Task requirements: Identify the lines that contain the word "picture" and copy each one.

Entries with parts and joints:
--- start ---
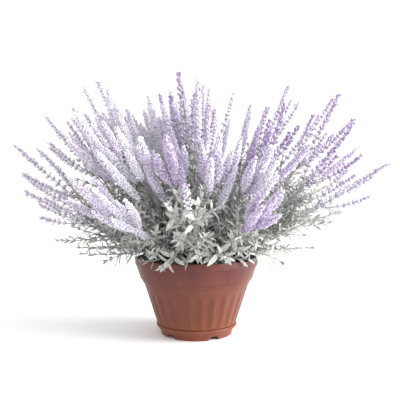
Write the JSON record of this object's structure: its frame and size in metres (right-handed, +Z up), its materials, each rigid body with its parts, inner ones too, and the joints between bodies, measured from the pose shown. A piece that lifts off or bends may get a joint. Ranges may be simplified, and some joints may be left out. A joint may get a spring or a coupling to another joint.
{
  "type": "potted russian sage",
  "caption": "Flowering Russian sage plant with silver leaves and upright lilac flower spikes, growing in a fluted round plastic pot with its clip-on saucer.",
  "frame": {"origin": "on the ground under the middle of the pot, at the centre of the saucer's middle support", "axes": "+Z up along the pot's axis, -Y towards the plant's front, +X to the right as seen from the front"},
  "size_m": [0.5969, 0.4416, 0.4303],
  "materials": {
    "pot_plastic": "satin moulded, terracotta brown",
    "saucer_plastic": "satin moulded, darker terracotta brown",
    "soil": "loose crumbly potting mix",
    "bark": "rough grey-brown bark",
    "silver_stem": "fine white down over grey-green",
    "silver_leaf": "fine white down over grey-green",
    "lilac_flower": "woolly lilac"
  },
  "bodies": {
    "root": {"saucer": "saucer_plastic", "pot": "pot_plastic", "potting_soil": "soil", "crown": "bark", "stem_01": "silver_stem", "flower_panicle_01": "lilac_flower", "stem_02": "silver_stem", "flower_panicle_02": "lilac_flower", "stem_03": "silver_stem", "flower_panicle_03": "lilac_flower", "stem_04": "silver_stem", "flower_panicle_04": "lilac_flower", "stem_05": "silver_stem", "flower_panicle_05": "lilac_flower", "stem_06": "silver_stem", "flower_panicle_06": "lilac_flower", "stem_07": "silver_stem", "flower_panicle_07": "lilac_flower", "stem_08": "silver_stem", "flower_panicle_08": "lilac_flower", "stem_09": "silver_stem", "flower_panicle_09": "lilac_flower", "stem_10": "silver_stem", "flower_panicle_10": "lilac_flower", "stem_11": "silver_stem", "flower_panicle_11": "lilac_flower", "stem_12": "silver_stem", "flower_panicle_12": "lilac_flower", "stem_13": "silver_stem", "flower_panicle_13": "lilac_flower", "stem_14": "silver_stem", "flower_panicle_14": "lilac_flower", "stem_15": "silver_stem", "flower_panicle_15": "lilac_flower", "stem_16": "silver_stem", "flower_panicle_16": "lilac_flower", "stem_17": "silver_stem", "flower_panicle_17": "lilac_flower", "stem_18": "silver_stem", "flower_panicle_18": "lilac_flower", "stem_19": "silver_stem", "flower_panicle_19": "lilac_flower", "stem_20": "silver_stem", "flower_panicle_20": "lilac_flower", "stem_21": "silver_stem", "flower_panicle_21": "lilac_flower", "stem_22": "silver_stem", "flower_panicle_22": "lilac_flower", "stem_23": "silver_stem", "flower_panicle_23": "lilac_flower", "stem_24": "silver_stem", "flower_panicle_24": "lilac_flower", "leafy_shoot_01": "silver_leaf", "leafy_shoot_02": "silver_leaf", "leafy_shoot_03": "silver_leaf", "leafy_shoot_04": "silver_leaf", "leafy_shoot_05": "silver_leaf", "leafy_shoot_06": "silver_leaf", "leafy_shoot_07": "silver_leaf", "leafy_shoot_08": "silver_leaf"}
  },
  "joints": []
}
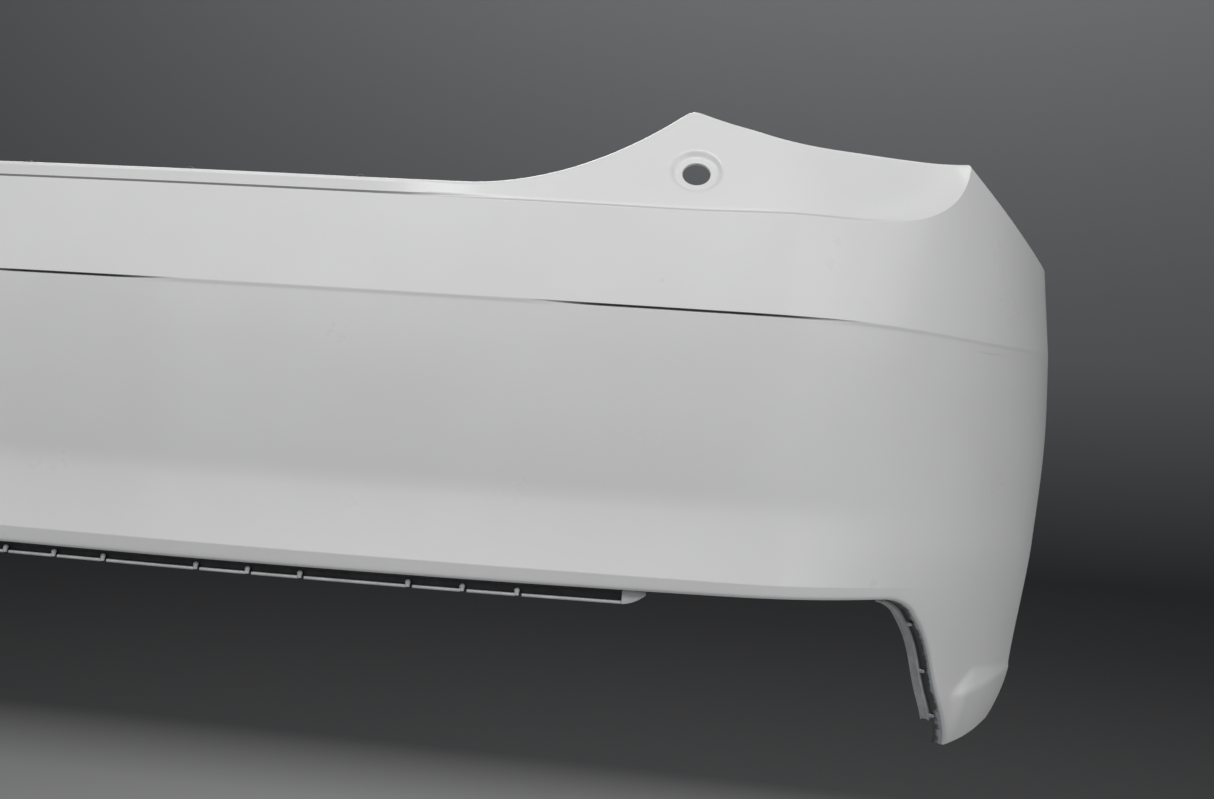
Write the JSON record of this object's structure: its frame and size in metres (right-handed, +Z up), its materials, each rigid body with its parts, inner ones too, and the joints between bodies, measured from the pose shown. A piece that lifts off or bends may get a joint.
--- end ---
--- start ---
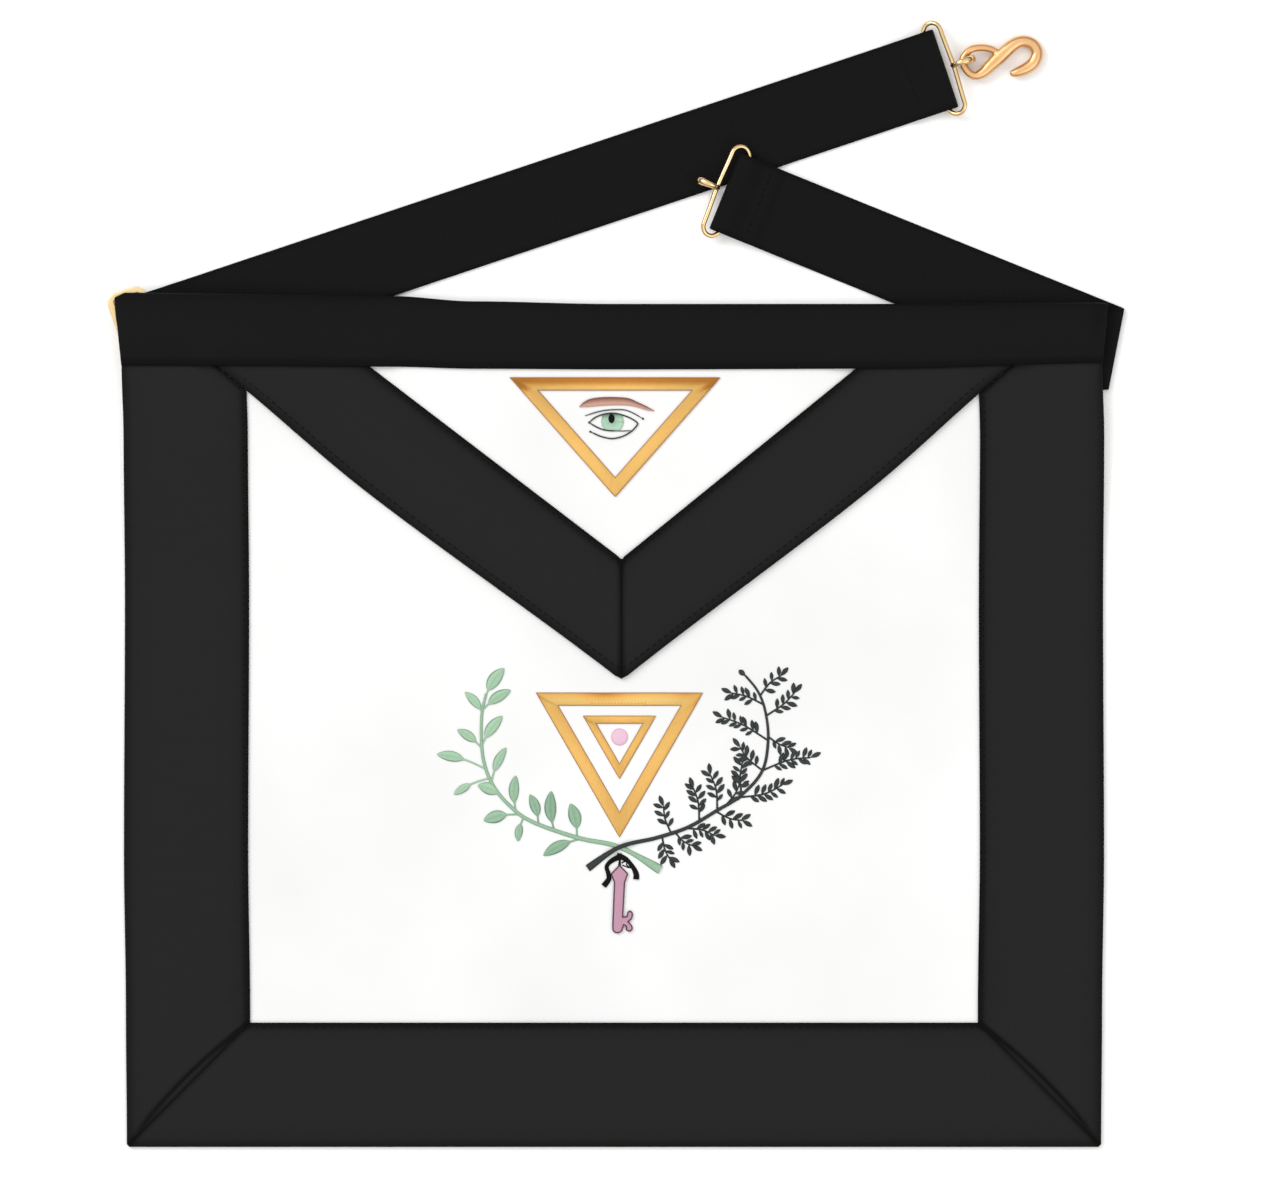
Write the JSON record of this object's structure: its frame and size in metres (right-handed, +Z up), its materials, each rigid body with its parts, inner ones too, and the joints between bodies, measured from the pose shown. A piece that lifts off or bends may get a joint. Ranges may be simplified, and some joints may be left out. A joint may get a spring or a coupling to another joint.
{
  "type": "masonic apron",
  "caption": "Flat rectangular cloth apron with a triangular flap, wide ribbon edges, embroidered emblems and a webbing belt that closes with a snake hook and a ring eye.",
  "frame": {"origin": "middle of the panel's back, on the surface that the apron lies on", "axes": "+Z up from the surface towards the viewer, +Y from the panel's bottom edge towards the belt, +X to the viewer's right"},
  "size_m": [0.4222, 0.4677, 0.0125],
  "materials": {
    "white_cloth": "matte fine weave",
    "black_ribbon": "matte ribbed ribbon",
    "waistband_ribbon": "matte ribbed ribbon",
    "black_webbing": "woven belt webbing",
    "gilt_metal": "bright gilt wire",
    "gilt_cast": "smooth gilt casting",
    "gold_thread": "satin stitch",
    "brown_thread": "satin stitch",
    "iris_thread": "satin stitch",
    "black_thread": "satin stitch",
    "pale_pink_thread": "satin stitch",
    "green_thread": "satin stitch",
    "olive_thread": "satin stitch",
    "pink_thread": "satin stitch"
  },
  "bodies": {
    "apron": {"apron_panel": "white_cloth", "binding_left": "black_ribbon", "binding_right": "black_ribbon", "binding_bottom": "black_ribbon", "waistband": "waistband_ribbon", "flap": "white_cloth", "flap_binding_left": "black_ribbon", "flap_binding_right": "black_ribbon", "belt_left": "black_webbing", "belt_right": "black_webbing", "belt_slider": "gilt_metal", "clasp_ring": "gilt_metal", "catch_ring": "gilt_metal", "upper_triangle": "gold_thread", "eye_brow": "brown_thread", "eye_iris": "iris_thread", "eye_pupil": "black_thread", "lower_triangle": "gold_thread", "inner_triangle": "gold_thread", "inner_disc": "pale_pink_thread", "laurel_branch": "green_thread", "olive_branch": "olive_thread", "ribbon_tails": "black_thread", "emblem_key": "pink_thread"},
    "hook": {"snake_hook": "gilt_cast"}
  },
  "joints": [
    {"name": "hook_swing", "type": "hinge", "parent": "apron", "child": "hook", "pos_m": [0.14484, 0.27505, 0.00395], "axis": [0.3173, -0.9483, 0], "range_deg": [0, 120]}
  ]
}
--- end ---
--- start ---
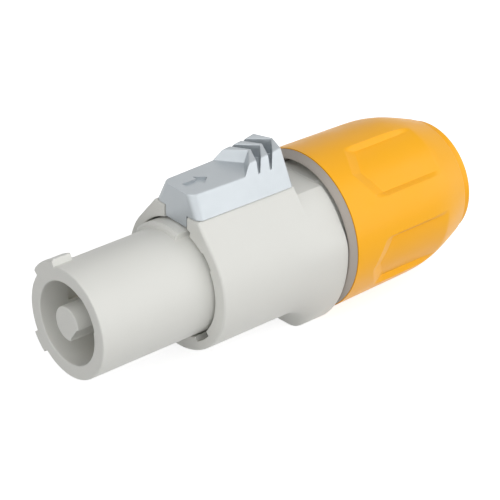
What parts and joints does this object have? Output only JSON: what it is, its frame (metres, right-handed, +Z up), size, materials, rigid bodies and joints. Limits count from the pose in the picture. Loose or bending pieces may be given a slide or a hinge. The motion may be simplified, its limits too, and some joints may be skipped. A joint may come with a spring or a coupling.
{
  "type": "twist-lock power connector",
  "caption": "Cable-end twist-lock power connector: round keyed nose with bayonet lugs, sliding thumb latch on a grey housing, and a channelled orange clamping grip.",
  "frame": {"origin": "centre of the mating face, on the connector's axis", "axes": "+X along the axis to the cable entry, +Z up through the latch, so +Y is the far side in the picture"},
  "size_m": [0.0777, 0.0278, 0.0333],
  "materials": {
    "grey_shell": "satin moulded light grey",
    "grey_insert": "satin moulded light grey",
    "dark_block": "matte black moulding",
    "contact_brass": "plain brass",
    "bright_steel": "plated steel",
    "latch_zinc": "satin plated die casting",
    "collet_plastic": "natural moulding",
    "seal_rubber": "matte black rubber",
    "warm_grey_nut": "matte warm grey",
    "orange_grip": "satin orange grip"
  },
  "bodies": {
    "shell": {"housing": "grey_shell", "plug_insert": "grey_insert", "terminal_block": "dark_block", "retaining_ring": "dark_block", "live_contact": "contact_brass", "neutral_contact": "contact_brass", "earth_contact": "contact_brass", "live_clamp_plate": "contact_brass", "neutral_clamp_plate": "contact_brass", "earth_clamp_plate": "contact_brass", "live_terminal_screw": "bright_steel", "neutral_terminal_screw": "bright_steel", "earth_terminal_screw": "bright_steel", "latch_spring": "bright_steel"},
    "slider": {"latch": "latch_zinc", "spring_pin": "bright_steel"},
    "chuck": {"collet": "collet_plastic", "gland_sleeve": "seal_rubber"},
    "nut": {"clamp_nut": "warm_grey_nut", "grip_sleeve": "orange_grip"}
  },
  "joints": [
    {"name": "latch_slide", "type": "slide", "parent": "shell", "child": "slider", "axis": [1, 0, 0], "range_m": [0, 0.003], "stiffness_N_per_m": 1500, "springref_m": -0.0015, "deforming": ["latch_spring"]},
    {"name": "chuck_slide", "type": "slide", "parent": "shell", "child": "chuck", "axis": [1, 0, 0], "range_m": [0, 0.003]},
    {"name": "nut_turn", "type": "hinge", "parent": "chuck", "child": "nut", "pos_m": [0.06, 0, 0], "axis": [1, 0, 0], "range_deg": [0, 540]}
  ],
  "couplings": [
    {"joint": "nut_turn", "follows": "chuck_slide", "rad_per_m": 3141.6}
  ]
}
--- end ---
The response:
What parts and joints does this object have? Output only JSON: what it is, its frame (metres, right-handed, +Z up), size, materials, rigid bodies and joints. Limits count from the pose in the picture. Loose or bending pieces may be given a slide or a hinge. The motion may be simplified, its limits too, and some joints may be skipped. A joint may come with a spring or a coupling.
  "frame": {"origin": "centre of the mating face, on the connector's axis", "axes": "+X along the axis to the cable entry, +Z up through the latch, so +Y is the far side in the picture"},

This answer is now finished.